Job: Output exactly, and only, the lines from the line containing "rod(CAP_RADIUS, knobBottomZ, knobBottomZ" through the line containing "mm and degrees", both included.

------------

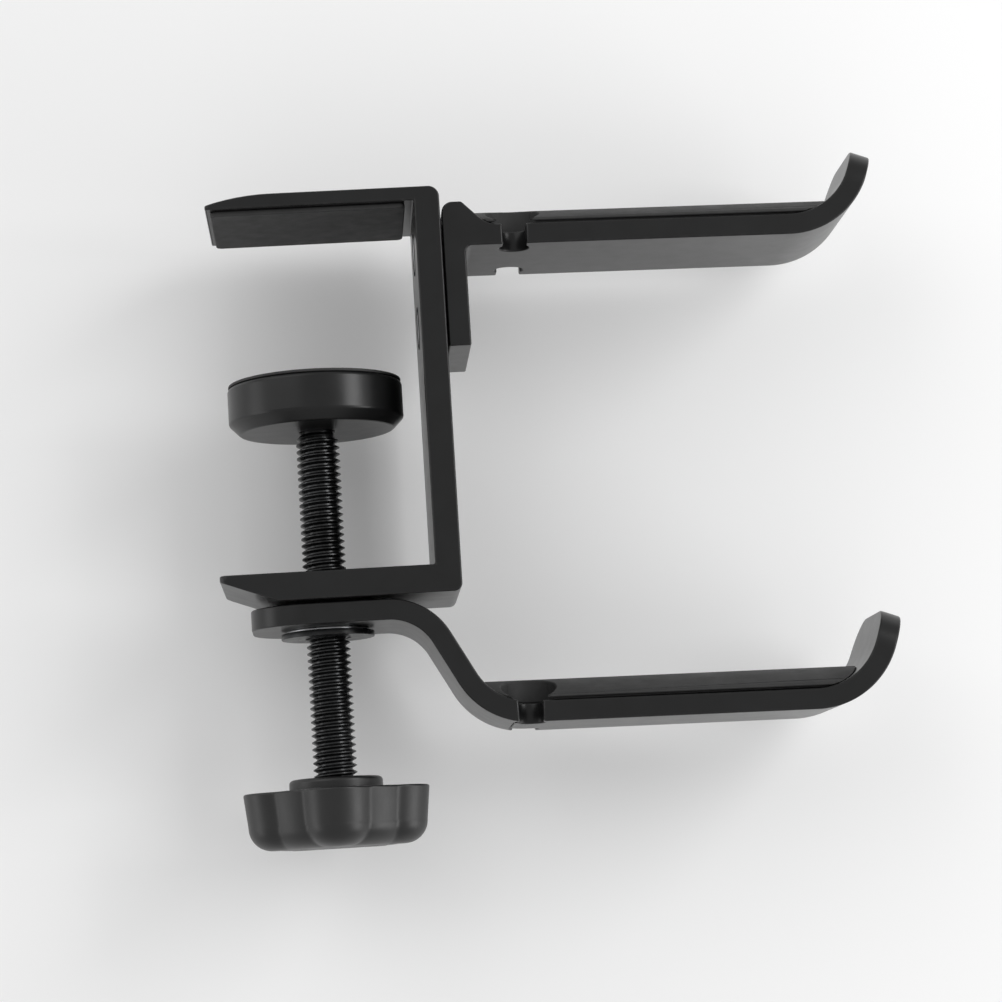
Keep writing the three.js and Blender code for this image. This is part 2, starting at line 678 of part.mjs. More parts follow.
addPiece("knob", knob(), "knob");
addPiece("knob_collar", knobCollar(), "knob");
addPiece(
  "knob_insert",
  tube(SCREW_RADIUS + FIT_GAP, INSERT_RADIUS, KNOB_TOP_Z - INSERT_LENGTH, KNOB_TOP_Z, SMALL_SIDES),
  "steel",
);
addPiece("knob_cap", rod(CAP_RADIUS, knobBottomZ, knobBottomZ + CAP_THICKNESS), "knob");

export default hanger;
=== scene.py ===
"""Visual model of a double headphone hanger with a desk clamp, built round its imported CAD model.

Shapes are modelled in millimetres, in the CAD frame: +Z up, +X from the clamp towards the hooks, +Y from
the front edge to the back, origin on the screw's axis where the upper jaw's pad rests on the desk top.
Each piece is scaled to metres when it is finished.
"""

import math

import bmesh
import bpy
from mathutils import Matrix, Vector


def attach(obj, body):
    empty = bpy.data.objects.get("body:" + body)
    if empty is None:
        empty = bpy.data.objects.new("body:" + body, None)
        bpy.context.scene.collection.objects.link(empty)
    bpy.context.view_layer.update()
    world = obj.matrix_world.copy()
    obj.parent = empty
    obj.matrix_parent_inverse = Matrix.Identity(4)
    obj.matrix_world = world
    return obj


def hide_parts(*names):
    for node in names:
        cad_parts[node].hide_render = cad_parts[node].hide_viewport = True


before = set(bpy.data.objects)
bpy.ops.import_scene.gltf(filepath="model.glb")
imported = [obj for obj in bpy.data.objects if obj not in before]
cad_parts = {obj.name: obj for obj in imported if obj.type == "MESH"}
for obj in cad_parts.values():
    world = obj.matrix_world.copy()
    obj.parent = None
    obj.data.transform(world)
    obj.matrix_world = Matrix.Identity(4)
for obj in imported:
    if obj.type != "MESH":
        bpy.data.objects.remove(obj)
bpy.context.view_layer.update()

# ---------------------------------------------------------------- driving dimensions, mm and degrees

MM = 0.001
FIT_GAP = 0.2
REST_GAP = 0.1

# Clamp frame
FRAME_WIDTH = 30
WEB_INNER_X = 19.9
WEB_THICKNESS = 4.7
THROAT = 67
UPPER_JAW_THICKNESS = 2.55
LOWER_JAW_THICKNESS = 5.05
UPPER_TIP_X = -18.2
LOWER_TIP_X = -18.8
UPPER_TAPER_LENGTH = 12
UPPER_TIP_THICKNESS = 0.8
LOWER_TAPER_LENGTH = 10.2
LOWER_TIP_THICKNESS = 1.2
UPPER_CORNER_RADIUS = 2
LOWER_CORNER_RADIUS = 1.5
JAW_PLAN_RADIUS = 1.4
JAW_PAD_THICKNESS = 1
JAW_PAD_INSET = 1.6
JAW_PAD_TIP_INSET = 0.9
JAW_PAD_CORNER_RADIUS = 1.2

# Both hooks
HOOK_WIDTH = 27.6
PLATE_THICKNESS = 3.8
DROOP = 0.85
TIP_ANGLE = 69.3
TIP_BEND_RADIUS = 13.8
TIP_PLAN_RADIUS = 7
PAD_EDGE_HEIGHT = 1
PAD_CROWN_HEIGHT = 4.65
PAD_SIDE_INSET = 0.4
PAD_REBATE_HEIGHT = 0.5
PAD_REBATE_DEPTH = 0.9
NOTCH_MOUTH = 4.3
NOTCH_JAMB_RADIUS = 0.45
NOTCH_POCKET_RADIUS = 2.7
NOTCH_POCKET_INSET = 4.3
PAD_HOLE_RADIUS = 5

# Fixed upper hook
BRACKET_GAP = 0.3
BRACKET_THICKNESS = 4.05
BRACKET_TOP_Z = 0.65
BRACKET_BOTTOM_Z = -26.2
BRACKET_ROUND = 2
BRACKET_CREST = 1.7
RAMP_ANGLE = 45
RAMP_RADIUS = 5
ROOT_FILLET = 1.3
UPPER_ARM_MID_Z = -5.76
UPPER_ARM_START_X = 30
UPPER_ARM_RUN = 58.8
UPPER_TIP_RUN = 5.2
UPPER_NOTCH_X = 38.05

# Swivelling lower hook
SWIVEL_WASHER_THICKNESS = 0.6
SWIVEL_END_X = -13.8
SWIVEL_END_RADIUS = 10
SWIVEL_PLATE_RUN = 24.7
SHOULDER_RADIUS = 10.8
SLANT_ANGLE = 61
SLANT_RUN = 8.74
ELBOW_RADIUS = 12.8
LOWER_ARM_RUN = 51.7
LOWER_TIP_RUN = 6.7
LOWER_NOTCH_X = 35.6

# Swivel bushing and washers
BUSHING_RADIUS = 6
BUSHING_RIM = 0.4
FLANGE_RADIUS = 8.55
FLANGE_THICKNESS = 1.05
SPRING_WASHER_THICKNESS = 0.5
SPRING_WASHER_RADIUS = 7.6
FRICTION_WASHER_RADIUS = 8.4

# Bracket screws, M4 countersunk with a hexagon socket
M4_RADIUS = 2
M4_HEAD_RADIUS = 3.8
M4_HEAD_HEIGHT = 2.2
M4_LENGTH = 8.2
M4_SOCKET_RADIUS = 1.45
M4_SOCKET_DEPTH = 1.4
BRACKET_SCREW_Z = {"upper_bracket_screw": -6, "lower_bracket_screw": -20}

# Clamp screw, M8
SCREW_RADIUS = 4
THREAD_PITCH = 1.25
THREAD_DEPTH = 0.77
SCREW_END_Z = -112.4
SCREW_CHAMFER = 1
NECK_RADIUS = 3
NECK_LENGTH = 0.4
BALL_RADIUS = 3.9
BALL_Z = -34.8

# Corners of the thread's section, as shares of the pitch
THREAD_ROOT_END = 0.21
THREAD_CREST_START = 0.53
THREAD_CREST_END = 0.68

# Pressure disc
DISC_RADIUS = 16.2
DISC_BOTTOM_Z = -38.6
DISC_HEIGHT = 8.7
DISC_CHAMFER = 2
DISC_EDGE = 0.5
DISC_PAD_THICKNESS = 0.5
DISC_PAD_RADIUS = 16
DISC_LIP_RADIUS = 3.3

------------

Solution below:
addPiece("knob_cap", rod(CAP_RADIUS, knobBottomZ, knobBottomZ + CAP_THICKNESS), "knob");

export default hanger;
=== scene.py ===
"""Visual model of a double headphone hanger with a desk clamp, built round its imported CAD model.

Shapes are modelled in millimetres, in the CAD frame: +Z up, +X from the clamp towards the hooks, +Y from
the front edge to the back, origin on the screw's axis where the upper jaw's pad rests on the desk top.
Each piece is scaled to metres when it is finished.
"""

import math

import bmesh
import bpy
from mathutils import Matrix, Vector


def attach(obj, body):
    empty = bpy.data.objects.get("body:" + body)
    if empty is None:
        empty = bpy.data.objects.new("body:" + body, None)
        bpy.context.scene.collection.objects.link(empty)
    bpy.context.view_layer.update()
    world = obj.matrix_world.copy()
    obj.parent = empty
    obj.matrix_parent_inverse = Matrix.Identity(4)
    obj.matrix_world = world
    return obj


def hide_parts(*names):
    for node in names:
        cad_parts[node].hide_render = cad_parts[node].hide_viewport = True


before = set(bpy.data.objects)
bpy.ops.import_scene.gltf(filepath="model.glb")
imported = [obj for obj in bpy.data.objects if obj not in before]
cad_parts = {obj.name: obj for obj in imported if obj.type == "MESH"}
for obj in cad_parts.values():
    world = obj.matrix_world.copy()
    obj.parent = None
    obj.data.transform(world)
    obj.matrix_world = Matrix.Identity(4)
for obj in imported:
    if obj.type != "MESH":
        bpy.data.objects.remove(obj)
bpy.context.view_layer.update()

# ---------------------------------------------------------------- driving dimensions, mm and degrees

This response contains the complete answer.